• _EXERCISE INSTRUCTIONS_: Return all lines with the word "bodies" in them.
★ ★ ★
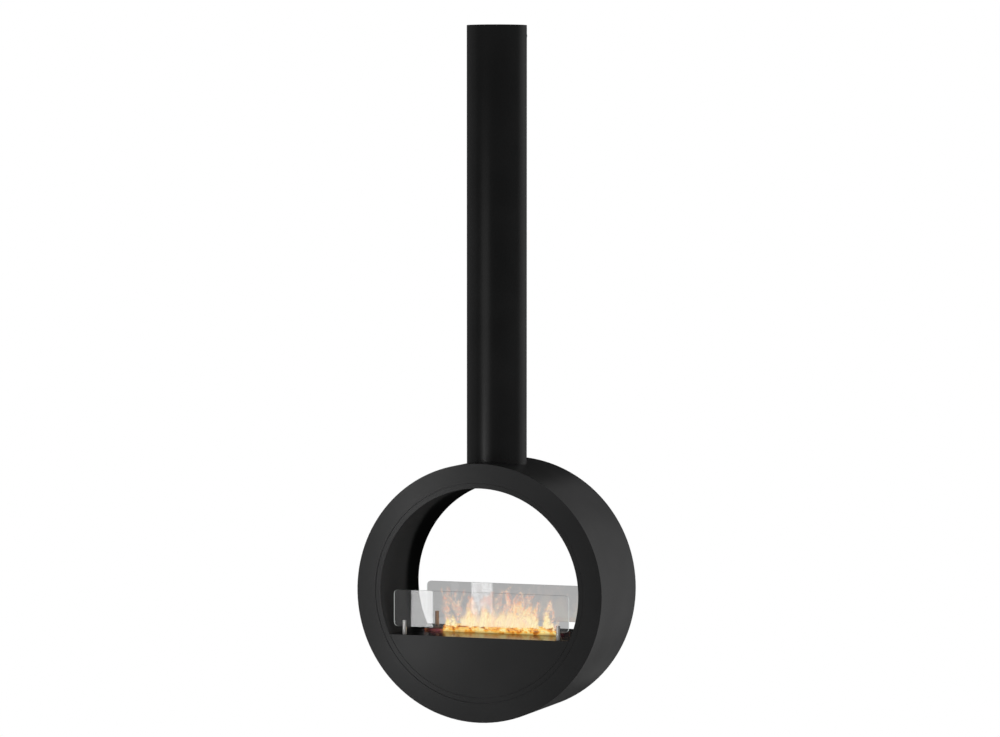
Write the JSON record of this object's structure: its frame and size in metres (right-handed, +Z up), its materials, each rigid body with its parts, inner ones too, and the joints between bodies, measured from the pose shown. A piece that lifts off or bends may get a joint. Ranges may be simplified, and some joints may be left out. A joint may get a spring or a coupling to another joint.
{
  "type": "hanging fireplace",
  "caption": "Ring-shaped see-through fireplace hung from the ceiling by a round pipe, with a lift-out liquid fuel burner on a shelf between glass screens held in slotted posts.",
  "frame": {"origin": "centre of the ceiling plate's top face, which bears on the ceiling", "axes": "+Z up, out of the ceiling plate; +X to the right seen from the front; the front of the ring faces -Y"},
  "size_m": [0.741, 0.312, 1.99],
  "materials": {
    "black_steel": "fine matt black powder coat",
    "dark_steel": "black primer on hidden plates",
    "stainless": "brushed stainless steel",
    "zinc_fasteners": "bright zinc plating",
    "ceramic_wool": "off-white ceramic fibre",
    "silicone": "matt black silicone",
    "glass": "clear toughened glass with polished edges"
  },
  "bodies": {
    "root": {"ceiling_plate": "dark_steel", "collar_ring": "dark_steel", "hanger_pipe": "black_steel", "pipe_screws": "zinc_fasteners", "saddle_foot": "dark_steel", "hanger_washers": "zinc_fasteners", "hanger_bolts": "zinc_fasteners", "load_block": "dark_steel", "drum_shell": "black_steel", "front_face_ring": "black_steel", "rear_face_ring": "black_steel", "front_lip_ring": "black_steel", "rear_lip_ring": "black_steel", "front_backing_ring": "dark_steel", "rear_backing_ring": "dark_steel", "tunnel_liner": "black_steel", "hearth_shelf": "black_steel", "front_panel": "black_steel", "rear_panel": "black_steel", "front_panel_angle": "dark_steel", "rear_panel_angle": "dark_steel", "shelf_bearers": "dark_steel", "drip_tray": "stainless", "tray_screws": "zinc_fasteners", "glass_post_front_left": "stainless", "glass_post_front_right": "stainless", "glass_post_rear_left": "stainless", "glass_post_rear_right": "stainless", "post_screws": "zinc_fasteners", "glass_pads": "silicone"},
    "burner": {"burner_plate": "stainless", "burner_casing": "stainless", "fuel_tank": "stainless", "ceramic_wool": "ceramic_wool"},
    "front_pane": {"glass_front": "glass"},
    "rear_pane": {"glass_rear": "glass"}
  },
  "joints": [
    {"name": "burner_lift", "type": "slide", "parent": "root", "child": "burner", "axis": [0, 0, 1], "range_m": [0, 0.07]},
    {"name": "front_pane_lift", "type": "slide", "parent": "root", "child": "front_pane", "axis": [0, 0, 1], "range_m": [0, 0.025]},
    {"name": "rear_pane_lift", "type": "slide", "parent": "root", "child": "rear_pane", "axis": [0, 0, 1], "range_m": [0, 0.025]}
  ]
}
★ ★ ★
• _OUTPUT_:
Write the JSON record of this object's structure: its frame and size in metres (right-handed, +Z up), its materials, each rigid body with its parts, inner ones too, and the joints between bodies, measured from the pose shown. A piece that lifts off or bends may get a joint. Ranges may be simplified, and some joints may be left out. A joint may get a spring or a coupling to another joint.
  "bodies": {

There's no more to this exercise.